### YOUR GOAL
Where a line contains the word "joints", copy that line.

### GIVEN MATERIAL
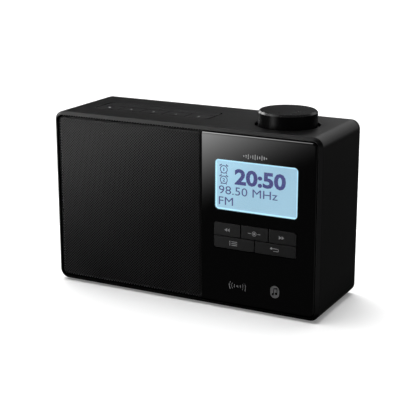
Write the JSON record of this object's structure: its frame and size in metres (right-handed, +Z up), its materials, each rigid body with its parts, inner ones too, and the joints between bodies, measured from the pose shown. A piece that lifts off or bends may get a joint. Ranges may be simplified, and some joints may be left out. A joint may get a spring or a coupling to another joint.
{
  "type": "tabletop radio",
  "caption": "Upright black tabletop radio with a perforated speaker front, lit display, front and top push keys, a turning volume knob and a folding telescopic antenna.",
  "frame": {"origin": "on the surface the radio stands on, under the middle of the cabinet", "axes": "+X to the right along the front, +Y from the front to the back, +Z up"},
  "size_m": [0.25, 0.0941, 0.1653],
  "materials": {
    "housing_plastic": "fine satin texture, black",
    "cover_plastic": "fine matt texture, black",
    "panel_gloss": "piano-black high gloss",
    "grille_metal": "black powder coat, finely perforated",
    "grille_cloth": "black acoustic cloth",
    "lens_clear": "clear moulded window",
    "lcd_glass": "lit liquid-crystal cell, pale blue with dark characters",
    "backlight_white": "white diffuser",
    "holder_black": "black moulding",
    "frame_plastic": "black moulding",
    "key_plastic": "satin black with grey printed symbols",
    "knob_plastic": "satin black, turned edge",
    "silicone": "grey silicone rubber",
    "foot_rubber": "black rubber",
    "board_green": "green solder mask with copper and print",
    "parts_mixed": "black moulded electronic parts",
    "shield_tin": "tinned sheet",
    "plated_steel": "bright zinc plate",
    "black_steel": "black oxide",
    "basket_steel": "black enamel",
    "ferrite": "dark grey sintered ferrite",
    "cone_paper": "black pressed pulp",
    "cap_paper": "black pressed pulp",
    "coil_copper": "enamelled copper winding",
    "surround_rubber": "soft black rubber",
    "spider_cloth": "resin-stiffened cloth",
    "foam_black": "black closed-cell foam",
    "socket_black": "black moulding",
    "encoder_metal": "plated case",
    "shaft_alloy": "turned shaft",
    "ribbon_grey": "grey ribbon cable",
    "wire_red_black": "insulated wire",
    "wire_black": "insulated wire",
    "antenna_chrome": "bright plated tube"
  },
  "bodies": {
    "cabinet": {"main_housing": "housing_plastic", "rear_cover": "cover_plastic", "rubber_feet": "foot_rubber", "front_frame": "frame_plastic", "front_panel": "panel_gloss", "speaker_grille": "grille_metal", "grille_cloth": "grille_cloth", "display_lens": "lens_clear", "lcd_cell": "lcd_glass", "lcd_backlight": "backlight_white", "lcd_holder": "holder_black", "front_keypad_mat": "silicone", "front_board": "board_green", "front_board_parts": "parts_mixed", "top_keypad_mat": "silicone", "top_board": "board_green", "encoder_body": "encoder_metal", "encoder_nut": "plated_steel", "speaker_gasket": "foam_black", "speaker_basket": "basket_steel", "speaker_top_plate": "plated_steel", "speaker_magnet": "ferrite", "speaker_yoke": "plated_steel", "speaker_surround": "surround_rubber", "speaker_spider": "spider_cloth", "speaker_screws": "plated_steel", "main_board": "board_green", "main_board_parts": "parts_mixed", "tuner_shield": "shield_tin", "dc_socket": "socket_black", "headphone_socket": "socket_black", "front_ribbon_cable": "ribbon_grey", "top_ribbon_cable": "ribbon_grey", "speaker_cable": "wire_red_black", "antenna_lead": "wire_black", "rear_cover_screws": "black_steel", "frame_screws": "plated_steel"},
    "knob": {"volume_knob": "knob_plastic", "encoder_shaft": "shaft_alloy"},
    "speaker_diaphragm": {"speaker_cone": "cone_paper", "dust_cap": "cap_paper", "voice_coil": "coil_copper"},
    "antenna_swivel_base": {"antenna_base": "antenna_chrome"},
    "antenna_section_1": {"antenna_tube_1": "antenna_chrome", "antenna_pin": "plated_steel"},
    "antenna_section_2": {"antenna_tube_2": "antenna_chrome"},
    "antenna_section_3": {"antenna_tube_3": "antenna_chrome"},
    "antenna_section_4": {"antenna_tip": "antenna_chrome"},
    "rewind_key_body": {"rewind_key": "key_plastic"},
    "enter_key_body": {"enter_key": "key_plastic"},
    "forward_key_body": {"forward_key": "key_plastic"},
    "menu_key_body": {"menu_key": "key_plastic"},
    "back_key_body": {"back_key": "key_plastic"},
    "preset_key_1_body": {"preset_key_1": "key_plastic"},
    "preset_key_2_body": {"preset_key_2": "key_plastic"},
    "preset_key_3_body": {"preset_key_3": "key_plastic"},
    "preset_key_4_body": {"preset_key_4": "key_plastic"},
    "preset_key_5_body": {"preset_key_5": "key_plastic"},
    "power_key_body": {"power_key": "key_plastic"},
    "snooze_key_body": {"snooze_key": "key_plastic"}
  },
  "joints": [
    {"name": "volume_turn", "type": "hinge", "parent": "cabinet", "child": "knob", "pos_m": [0.0779, -0.0015, 0.16], "axis": [0, 0, -1], "continuous": true},
    {"name": "rewind_key_press", "type": "slide", "parent": "cabinet", "child": "rewind_key_body", "axis": [0, 1, 0], "range_m": [0, 0.0008], "stiffness_N_per_m": 1200},
    {"name": "enter_key_press", "type": "slide", "parent": "cabinet", "child": "enter_key_body", "axis": [0, 1, 0], "range_m": [0, 0.0008], "stiffness_N_per_m": 1200},
    {"name": "forward_key_press", "type": "slide", "parent": "cabinet", "child": "forward_key_body", "axis": [0, 1, 0], "range_m": [0, 0.0008], "stiffness_N_per_m": 1200},
    {"name": "menu_key_press", "type": "slide", "parent": "cabinet", "child": "menu_key_body", "axis": [0, 1, 0], "range_m": [0, 0.0008], "stiffness_N_per_m": 1200},
    {"name": "back_key_press", "type": "slide", "parent": "cabinet", "child": "back_key_body", "axis": [0, 1, 0], "range_m": [0, 0.0008], "stiffness_N_per_m": 1200},
    {"name": "preset_key_1_press", "type": "slide", "parent": "cabinet", "child": "preset_key_1_body", "axis": [0, 0, -1], "range_m": [0, 0.0008], "stiffness_N_per_m": 1200},
    {"name": "preset_key_2_press", "type": "slide", "parent": "cabinet", "child": "preset_key_2_body", "axis": [0, 0, -1], "range_m": [0, 0.0008], "stiffness_N_per_m": 1200},
    {"name": "preset_key_3_press", "type": "slide", "parent": "cabinet", "child": "preset_key_3_body", "axis": [0, 0, -1], "range_m": [0, 0.0008], "stiffness_N_per_m": 1200},
    {"name": "preset_key_4_press", "type": "slide", "parent": "cabinet", "child": "preset_key_4_body", "axis": [0, 0, -1], "range_m": [0, 0.0008], "stiffness_N_per_m": 1200},
    {"name": "preset_key_5_press", "type": "slide", "parent": "cabinet", "child": "preset_key_5_body", "axis": [0, 0, -1], "range_m": [0, 0.0008], "stiffness_N_per_m": 1200},
    {"name": "power_key_press", "type": "slide", "parent": "cabinet", "child": "power_key_body", "axis": [0, 0, -1], "range_m": [0, 0.0008], "stiffness_N_per_m": 1200},
    {"name": "snooze_key_press", "type": "slide", "parent": "cabinet", "child": "snooze_key_body", "axis": [0, 0, -1], "range_m": [0, 0.0008], "stiffness_N_per_m": 1200},
    {"name": "speaker_excursion", "type": "slide", "parent": "cabinet", "child": "speaker_diaphragm", "axis": [0, -1, 0], "range_m": [-0.0015, 0.0015], "stiffness_N_per_m": 800, "deforming": ["speaker_surround", "speaker_spider"]},
    {"name": "antenna_swivel", "type": "hinge", "parent": "cabinet", "child": "antenna_swivel_base", "pos_m": [0.1, 0.0425, 0.138], "axis": [0, 1, 0], "range_deg": [0, 180]},
    {"name": "antenna_tilt", "type": "hinge", "parent": "antenna_swivel_base", "child": "antenna_section_1", "pos_m": [0.1, 0.048, 0.138], "axis": [0, 0, -1], "range_deg": [0, 90]},
    {"name": "antenna_extend_2", "type": "slide", "parent": "antenna_section_1", "child": "antenna_section_2", "axis": [-1, 0, 0], "range_m": [0, 0.095]},
    {"name": "antenna_extend_3", "type": "slide", "parent": "antenna_section_2", "child": "antenna_section_3", "axis": [-1, 0, 0], "range_m": [0, 0.095]},
    {"name": "antenna_extend_4", "type": "slide", "parent": "antenna_section_3", "child": "antenna_section_4", "axis": [-1, 0, 0], "range_m": [0, 0.095]}
  ]
}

### THE ANSWER
Write the JSON record of this object's structure: its frame and size in metres (right-handed, +Z up), its materials, each rigid body with its parts, inner ones too, and the joints between bodies, measured from the pose shown. A piece that lifts off or bends may get a joint. Ranges may be simplified, and some joints may be left out. A joint may get a spring or a coupling to another joint.
  "joints": [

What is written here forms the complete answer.